WASHINGTON – Since the American Pharmacists Association launched its Pharmacy-Based Immunization Delivery certificate training program nearly 20 years ago, more than 260,000 pharmacists have been trained to provide immunization services across the lifespan in all 50 states, D.C. and Puerto Rico, APhA announced Wednesday. 
 
“APhA’s commitment to training and collaboration has increased access to vaccination services through expanded scopes of practice for immunizing pharmacists. Over the last 20 years pharmacists have played an expanding role in reducing the risk of vaccine preventable illnesses,” stated Anne Schuchat, assistant surgeon general and principal deputy director, CDC, in a letter to APhA. “My colleagues and I at the CDC applaud your accomplishments … and your continued efforts to improve the health of our communities by reducing vaccine-preventable diseases.”
 
Pharmacists in particular can reduce barriers to getting the influenza vaccine in a way that other members of the immunization neighborhood may not, because of their hours and locations. Pharmacists also set a great example for their colleagues and patients. They led health professionals with a 95% immunization rate for themselves last year, according to a recent CDC survey published in the Morbidity and Mortality Weekly Report. Doctors and nurses followed closely behind at 89%.
 
“We are grateful to Dr.

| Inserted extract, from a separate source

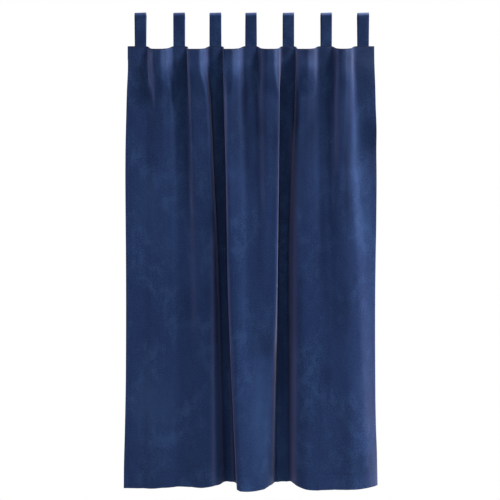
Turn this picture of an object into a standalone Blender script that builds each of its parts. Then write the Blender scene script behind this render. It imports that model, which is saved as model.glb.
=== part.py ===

Schuchat and her colleagues at the CDC for their recognition and support of our efforts to improve pharmacists’ role in the immunization neighborhood and increasing the public’s access to needed vaccinations,” said APhA EVP and CEO, Thomas Menighan. “Pharmacists are educated members of the immunization neighborhood ready to address your vaccination needs and help you sort through the available options and information.”